Aim of the task:
Copy out each line exactly as it appears.
· · · · ·
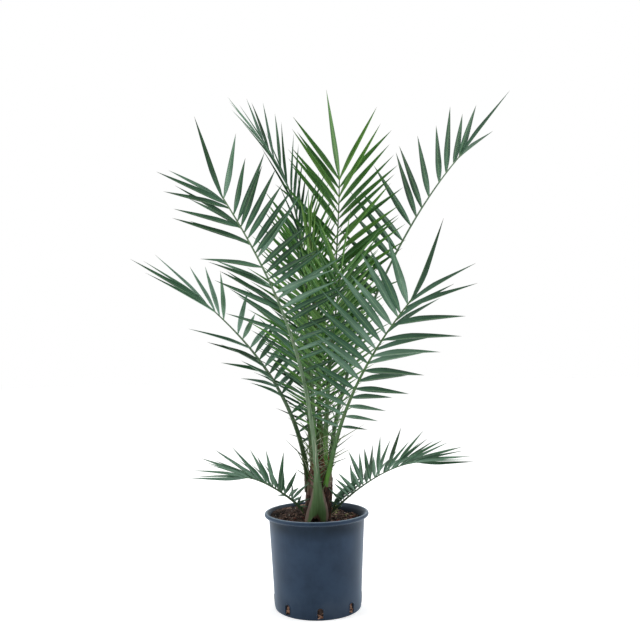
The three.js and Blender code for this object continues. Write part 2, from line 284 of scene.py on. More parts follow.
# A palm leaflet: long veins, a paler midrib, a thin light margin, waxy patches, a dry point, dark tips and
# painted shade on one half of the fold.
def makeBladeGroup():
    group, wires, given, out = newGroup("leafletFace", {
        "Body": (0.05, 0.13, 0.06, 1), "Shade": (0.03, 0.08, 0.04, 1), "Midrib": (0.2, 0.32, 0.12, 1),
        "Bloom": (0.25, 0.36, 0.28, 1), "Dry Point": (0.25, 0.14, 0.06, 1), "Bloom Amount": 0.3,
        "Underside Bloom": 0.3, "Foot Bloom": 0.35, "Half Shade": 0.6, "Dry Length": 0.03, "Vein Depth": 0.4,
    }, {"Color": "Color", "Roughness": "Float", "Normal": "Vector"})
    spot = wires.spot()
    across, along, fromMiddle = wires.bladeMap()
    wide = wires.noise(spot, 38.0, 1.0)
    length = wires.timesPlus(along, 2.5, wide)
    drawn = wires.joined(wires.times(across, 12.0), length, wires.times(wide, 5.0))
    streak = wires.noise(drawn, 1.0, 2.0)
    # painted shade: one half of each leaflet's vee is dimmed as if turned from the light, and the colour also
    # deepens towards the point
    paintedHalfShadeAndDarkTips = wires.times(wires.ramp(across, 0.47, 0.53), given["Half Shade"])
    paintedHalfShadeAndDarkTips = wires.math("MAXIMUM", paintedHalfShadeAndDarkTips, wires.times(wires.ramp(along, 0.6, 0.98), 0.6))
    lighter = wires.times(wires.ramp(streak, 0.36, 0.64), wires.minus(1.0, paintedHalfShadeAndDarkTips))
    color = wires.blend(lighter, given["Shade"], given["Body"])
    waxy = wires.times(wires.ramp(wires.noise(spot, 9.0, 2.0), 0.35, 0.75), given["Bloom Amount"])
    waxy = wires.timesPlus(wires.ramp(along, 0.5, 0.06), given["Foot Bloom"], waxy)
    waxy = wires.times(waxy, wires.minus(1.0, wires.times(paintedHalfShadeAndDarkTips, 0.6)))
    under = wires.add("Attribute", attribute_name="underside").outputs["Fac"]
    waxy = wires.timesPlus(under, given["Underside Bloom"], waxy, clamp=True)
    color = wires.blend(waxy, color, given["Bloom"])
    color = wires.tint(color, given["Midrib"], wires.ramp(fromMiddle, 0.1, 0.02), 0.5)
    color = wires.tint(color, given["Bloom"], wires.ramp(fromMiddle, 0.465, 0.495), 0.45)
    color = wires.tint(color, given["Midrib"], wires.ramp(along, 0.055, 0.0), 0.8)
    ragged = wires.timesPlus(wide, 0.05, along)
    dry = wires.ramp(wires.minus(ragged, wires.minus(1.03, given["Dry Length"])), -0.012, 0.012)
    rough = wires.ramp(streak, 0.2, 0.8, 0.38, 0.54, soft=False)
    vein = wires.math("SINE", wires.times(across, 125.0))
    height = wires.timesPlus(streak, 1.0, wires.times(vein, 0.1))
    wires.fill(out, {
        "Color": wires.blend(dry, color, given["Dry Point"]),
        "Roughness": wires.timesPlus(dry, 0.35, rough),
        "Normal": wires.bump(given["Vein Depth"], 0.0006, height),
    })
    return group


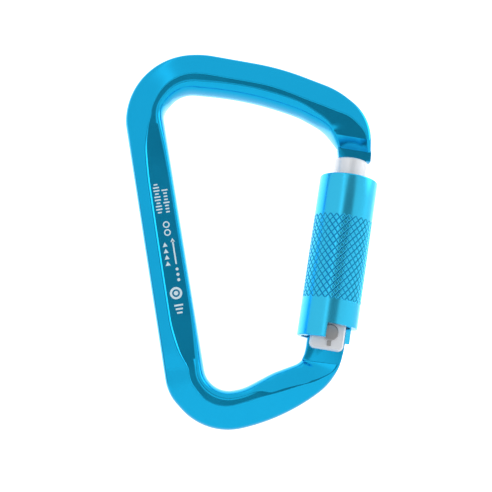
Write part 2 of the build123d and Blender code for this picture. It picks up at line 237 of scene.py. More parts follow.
· · · · ·
Result:
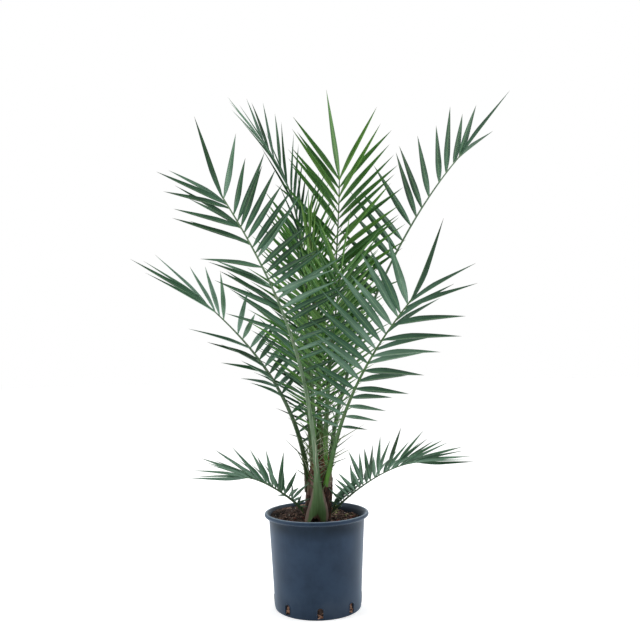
The three.js and Blender code for this object continues. Write part 2, from line 284 of scene.py on. More parts follow.
# A palm leaflet: long veins, a paler midrib, a thin light margin, waxy patches, a dry point, dark tips and
# painted shade on one half of the fold.
def makeBladeGroup():
    group, wires, given, out = newGroup("leafletFace", {
        "Body": (0.05, 0.13, 0.06, 1), "Shade": (0.03, 0.08, 0.04, 1), "Midrib": (0.2, 0.32, 0.12, 1),
        "Bloom": (0.25, 0.36, 0.28, 1), "Dry Point": (0.25, 0.14, 0.06, 1), "Bloom Amount": 0.3,
        "Underside Bloom": 0.3, "Foot Bloom": 0.35, "Half Shade": 0.6, "Dry Length": 0.03, "Vein Depth": 0.4,
    }, {"Color": "Color", "Roughness": "Float", "Normal": "Vector"})
    spot = wires.spot()
    across, along, fromMiddle = wires.bladeMap()
    wide = wires.noise(spot, 38.0, 1.0)
    length = wires.timesPlus(along, 2.5, wide)
    drawn = wires.joined(wires.times(across, 12.0), length, wires.times(wide, 5.0))
    streak = wires.noise(drawn, 1.0, 2.0)
    # painted shade: one half of each leaflet's vee is dimmed as if turned from the light, and the colour also
    # deepens towards the point
    paintedHalfShadeAndDarkTips = wires.times(wires.ramp(across, 0.47, 0.53), given["Half Shade"])
    paintedHalfShadeAndDarkTips = wires.math("MAXIMUM", paintedHalfShadeAndDarkTips, wires.times(wires.ramp(along, 0.6, 0.98), 0.6))
    lighter = wires.times(wires.ramp(streak, 0.36, 0.64), wires.minus(1.0, paintedHalfShadeAndDarkTips))
    color = wires.blend(lighter, given["Shade"], given["Body"])
    waxy = wires.times(wires.ramp(wires.noise(spot, 9.0, 2.0), 0.35, 0.75), given["Bloom Amount"])
    waxy = wires.timesPlus(wires.ramp(along, 0.5, 0.06), given["Foot Bloom"], waxy)
    waxy = wires.times(waxy, wires.minus(1.0, wires.times(paintedHalfShadeAndDarkTips, 0.6)))
    under = wires.add("Attribute", attribute_name="underside").outputs["Fac"]
    waxy = wires.timesPlus(under, given["Underside Bloom"], waxy, clamp=True)
    color = wires.blend(waxy, color, given["Bloom"])
    color = wires.tint(color, given["Midrib"], wires.ramp(fromMiddle, 0.1, 0.02), 0.5)
    color = wires.tint(color, given["Bloom"], wires.ramp(fromMiddle, 0.465, 0.495), 0.45)
    color = wires.tint(color, given["Midrib"], wires.ramp(along, 0.055, 0.0), 0.8)
    ragged = wires.timesPlus(wide, 0.05, along)
    dry = wires.ramp(wires.minus(ragged, wires.minus(1.03, given["Dry Length"])), -0.012, 0.012)
    rough = wires.ramp(streak, 0.2, 0.8, 0.38, 0.54, soft=False)
    vein = wires.math("SINE", wires.times(across, 125.0))
    height = wires.timesPlus(streak, 1.0, wires.times(vein, 0.1))
    wires.fill(out, {
        "Color": wires.blend(dry, color, given["Dry Point"]),
        "Roughness": wires.timesPlus(dry, 0.35, rough),
        "Normal": wires.bump(given["Vein Depth"], 0.0006, height),
    })
    return group


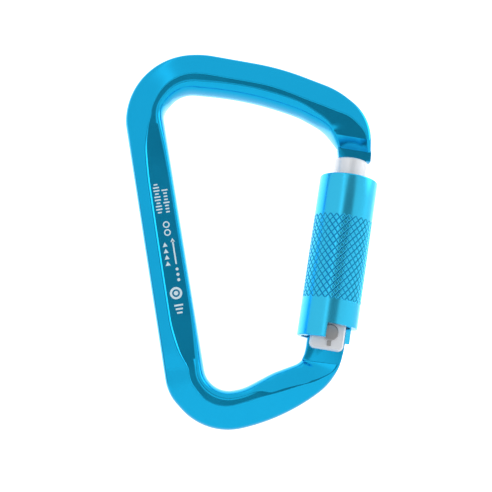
Write part 2 of the build123d and Blender code for this picture. It picks up at line 237 of scene.py. More parts follow.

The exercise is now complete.